If Australia was to use coal or gas, it would need to be able to capture most of the waste CO2 to claim the fuel as green.
But analysis by Jotzo and colleagues shows that while rates of up to 95% carbon capture might be “technically possible” they have not yet been achieved.
Only two plants – in Canada and the UK – currently capture CO2 when producing hydrogen from fossil fuels.
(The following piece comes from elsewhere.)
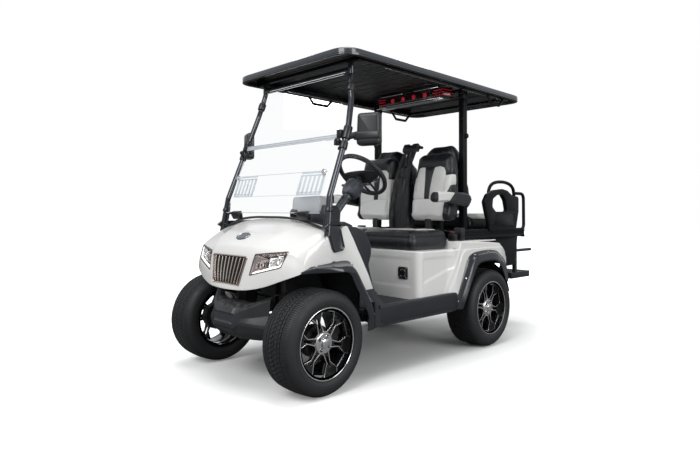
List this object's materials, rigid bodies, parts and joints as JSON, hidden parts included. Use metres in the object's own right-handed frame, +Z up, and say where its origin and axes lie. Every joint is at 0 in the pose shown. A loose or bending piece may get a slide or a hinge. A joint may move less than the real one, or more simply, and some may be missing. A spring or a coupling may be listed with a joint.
{
  "type": "golf cart",
  "caption": "Electric golf cart with front bench, rear-facing bench, canopy roof, clear windshield and alloy wheels that roll and steer.",
  "frame": {"origin": "on the ground under the middle of the cart's length and width", "axes": "+Z up, +Y towards the rear, +X towards the driver's side (the cart's left)"},
  "size_m": [1.4132, 2.9539, 2.02],
  "materials": {
    "body_white": "gloss painted shell",
    "black_moulding": "fine grained moulding",
    "charcoal_moulding": "grained moulding",
    "frame_steel": "satin black paint",
    "post_steel": "gloss black paint",
    "cast_dark": "cast",
    "battery_case": "moulded case",
    "grille_chrome": "dark warm chrome",
    "lamp_clear": "reflector behind a clear lens",
    "clear_pane": "clear",
    "seat_leather": "black seat cover with light panels",
    "belt_webbing": "woven webbing",
    "roof_gloss": "gloss dark blue-grey",
    "wheel_rubber": "grained grip",
    "rim_alloy": "black with machined edges",
    "tyre_rubber": "road tyre"
  },
  "bodies": {
    "cart": {"chassis_frame": "frame_steel", "front_axle": "frame_steel", "rear_axle": "cast_dark", "battery_pack": "battery_case", "floor_pan": "black_moulding", "cowl": "body_white", "grille": "grille_chrome", "headlights": "lamp_clear", "front_bumper": "black_moulding", "fender_flares": "black_moulding", "leg_guards": "charcoal_moulding", "dashboard": "charcoal_moulding", "front_pillars": "post_steel", "windshield": "clear_pane", "mirrors": "black_moulding", "steering_column": "black_moulding", "body_tub": "body_white", "front_cushion": "seat_leather", "front_seatbacks": "seat_leather", "seat_divider": "seat_leather", "front_belts": "belt_webbing", "rear_seatbacks": "seat_leather", "rear_pillars": "post_steel", "roof": "roof_gloss", "roof_rails": "post_steel", "sound_bar": "black_moulding", "deck_frame": "frame_steel", "rear_armrests": "black_moulding", "footplate": "frame_steel", "rear_valance": "black_moulding"},
    "steer_knuckle_left": {"knuckle_left": "cast_dark"},
    "steer_knuckle_right": {"knuckle_right": "cast_dark"},
    "wheel_front_left": {"rim_front_left": "rim_alloy", "tyre_front_left": "tyre_rubber"},
    "wheel_front_right": {"rim_front_right": "rim_alloy", "tyre_front_right": "tyre_rubber"},
    "wheel_rear_left": {"rim_rear_left": "rim_alloy", "tyre_rear_left": "tyre_rubber"},
    "wheel_rear_right": {"rim_rear_right": "rim_alloy", "tyre_rear_right": "tyre_rubber"},
    "steering_wheel_body": {"steering_wheel": "wheel_rubber"},
    "armrest_left_body": {"armrest_left": "seat_leather"},
    "armrest_right_body": {"armrest_right": "seat_leather"},
    "rear_cushion_body": {"rear_cushion": "seat_leather"}
  },
  "joints": [
    {"name": "steer_left", "type": "hinge", "parent": "cart", "child": "steer_knuckle_left", "pos_m": [0.43, -1.185, 0.292], "axis": [0, 0, 1], "range_deg": [-28, 28]},
    {"name": "steer_right", "type": "hinge", "parent": "cart", "child": "steer_knuckle_right", "pos_m": [-0.43, -1.185, 0.292], "axis": [0, 0, 1], "range_deg": [-28, 28]},
    {"name": "steering_wheel_turn", "type": "hinge", "parent": "cart", "child": "steering_wheel_body", "pos_m": [0.3, -0.584, 1.257], "axis": [0, 0.682, 0.7314], "range_deg": [-336, 336]},
    {"name": "spin_front_left", "type": "hinge", "parent": "steer_knuckle_left", "child": "wheel_front_left", "pos_m": [0.52, -1.185, 0.292], "axis": [1, 0, 0], "continuous": true},
    {"name": "spin_front_right", "type": "hinge", "parent": "steer_knuckle_right", "child": "wheel_front_right", "pos_m": [-0.52, -1.185, 0.292], "axis": [1, 0, 0], "continuous": true},
    {"name": "spin_rear_left", "type": "hinge", "parent": "cart", "child": "wheel_rear_left", "pos_m": [0.52, 0.485, 0.292], "axis": [1, 0, 0], "continuous": true},
    {"name": "spin_rear_right", "type": "hinge", "parent": "cart", "child": "wheel_rear_right", "pos_m": [-0.52, 0.485, 0.292], "axis": [1, 0, 0], "continuous": true},
    {"name": "armrest_left_lift", "type": "hinge", "parent": "cart", "child": "armrest_left_body", "pos_m": [0.534, 0.255, 1.104], "axis": [-1, 0, 0], "range_deg": [0, 95]},
    {"name": "armrest_right_lift", "type": "hinge", "parent": "cart", "child": "armrest_right_body", "pos_m": [-0.534, 0.255, 1.104], "axis": [-1, 0, 0], "range_deg": [0, 95]},
    {"name": "rear_cushion_flip", "type": "hinge", "parent": "cart", "child": "rear_cushion_body", "pos_m": [0, 1.193, 0.874], "axis": [-1, 0, 0], "range_deg": [0, 180]}
  ],
  "couplings": [
    {"joint": "steer_right", "follows": "steer_left", "ratio": 1},
    {"joint": "steering_wheel_turn", "follows": "steer_left", "ratio": 12}
  ]
}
The best capture rate is 80%.
If the carbon capture rates were at 60%, then Jotzo says the net greenhouse gas footprint of hydrogen would be the same as just burning gas.

Proud and quiet Aussies?
According to Taylor, “Australia has strong targets, clear plans, an enviable track record” on climate change, and Australians should be proud of it.
But when overseas groups look at Australia’s record compared to the rest of the world, the assessments come out differently.
The most recent analysis ranked Australia as the sixth worst country on climate change overall.
An analysis by Climate Action Tracker says Australia’s Paris targets are “insufficient” and inconsistent with the Paris goal of keeping global warming well below 2C.
Australia has been placed consistently towards the bottom in the annual Climate Change Policy Index analysis of the world’s top 57 emitting nations.
The most recent analysis ranked Australia as the sixth worst country on climate change overall.
Jotzo, who attended the Madrid climate talks as an observer, said: “Australia was highly regarded at the talks for its technical competence, and it always has. But Australia is not highly regarded at all for its policies or for its efforts to water down effective ambition of the Paris agreement.”
He said speaking with observers from other countries, Australia’s position was seen “with quite some bewilderment” especially with the backdrop of the current devastating fire season.
Jotzo adds: “They are flabbergasted that Australia is digging in to its stance of getting an easier deal when it would so obviously be in its national interest to encourage strong global action.”